Kerry claims congressional inaction in the U.S. won't undermine Glasgow climate conference

GLASGOW, Scotland — Special presidential envoy for climate John Kerry told reporters on Tuesday that the U.N. Climate Change Conference isn’t at all undermined by the fact that Congress still hasn’t passed President Biden’s major climate action plan.

“No, because we’re not dependent on the schedule of Congress,” Kerry said when asked by Yahoo News whether congressional inaction on climate change makes it harder for him to persuade other countries to do more themselves. The former secretary of state was speaking to a small group of reporters on the second day of the conference.

“Congress will, I’m confident, do what they’re planning to do,” he continued. “And that’s the president who’s negotiating that, not me, so I’m not going to get involved in that.”

What Democrats in Congress are planning to do, supposedly, is pass Build Back Better, Biden’s proposal to invest in a range of priorities, including health care, child care and combating climate change. But centrist Sen. Joe Manchin, D-W.Va., has forced Biden to strip out key climate provisions such as setting a benchmark for utilities to transition to clean sources of electricity, and a fee for methane pollution.

Sen. Joe Manchin, D-W.Va., speaks with reporters during a news conference on Capitol Hill on Monday.
Sen. Joe Manchin, D-W.Va., at a news conference on Monday on Capitol Hill. (Alex Brandon/AP)

Democrats had hoped to pass the package before the climate change conference, also known as COP26, began. Last week, Biden rolled out a pared-down “framework,” which still contained significant investment in reducing the greenhouse gas emissions that cause global warming, that he claimed had the support needed in Congress. But it still hasn’t passed, and without the policies included in it, the U.S. isn’t on track to meet the administration’s pledge to halve emissions from 2005 levels by 2030.

In Glasgow, Kerry said that Build Back Better’s provisions and the climate change conference were never linked.

“I will tell you that we never sat around and said, ‘Oh, we have to have this done and that done,’” he said. “No, we had a set of priorities for here, and those priorities are priorities because they’re the nation’s priorities.”

Asked by Yahoo News whether the U.S. needs to actually have the policies in place to achieve its climate goals, Kerry insisted that the Biden administration, using its authority to enforce existing laws and spend already appropriated funds, is working toward accomplishing them.

“Well, they are,” he said. He pointed to the U.S.’s recent joint pledge with the European Union to cut emissions of methane, a powerful short-term greenhouse gas, by 30 percent by 2030, and the Biden administration’s plan to achieve that through issuing new regulations under the Clean Air Act.

John Kerry, United States Special Presidential Envoy for Climate, speaks at an event about the
John Kerry, President Biden's envoy for climate change, speaks about the Global Methane Pledge at COP26 on Tuesday. (Evan Vucci/AP)

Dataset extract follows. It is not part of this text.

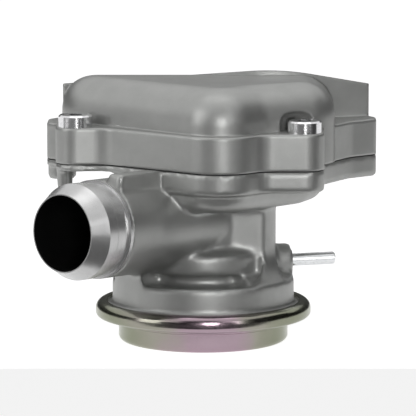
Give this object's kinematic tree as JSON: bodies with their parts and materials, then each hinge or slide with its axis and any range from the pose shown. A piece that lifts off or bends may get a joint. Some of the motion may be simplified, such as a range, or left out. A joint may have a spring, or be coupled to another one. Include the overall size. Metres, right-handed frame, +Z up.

“Did you hear Gina McCarthy at the methane event?” he asked, referring to the White House national climate adviser. “Gina laid out exactly what we’re already doing to fulfill the pledge.”

Kerry then argued that the private sector is also taking steps that will result in large emissions reductions.

“And we’re doing the same thing across our economy right now,” he said. “Ford Motor Company and General Motors have announced that by 2035, that there will be no internal-combustion-engine cars.”

Pivoting back to the Biden administration, he continued, “And we’ve announced that we’ll have a power sector that is carbon-free — not coal-free, carbon-free — by 2035.” The White House has indeed set that target, which experts say will be hard to reach, but it’s unclear how it would be achieved without the Clean Electricity Performance Program that Manchin forced Biden to cut from his agenda.

Of course, the U.S. isn’t the only major emitter of greenhouse gases. China, which now emits more carbon dioxide than the nations of the industrialized world combined, has disappointed global leaders by refusing to pledge to reach net-zero emissions by 2050 rather than 2060, or move up its promise to peak its emissions from 2030.

Asked whether China will do either of those things during COP26, Kerry said, “I have no idea. We’re in touch with the Chinese. We’ve been talking to them. We’ve been doing that steadily.”

Kerry cannot be accused of failing to appreciate China’s significance. “We’ve had more than 25 negotiating sessions,” he noted. “I went to China twice. And we’ll see what happens.”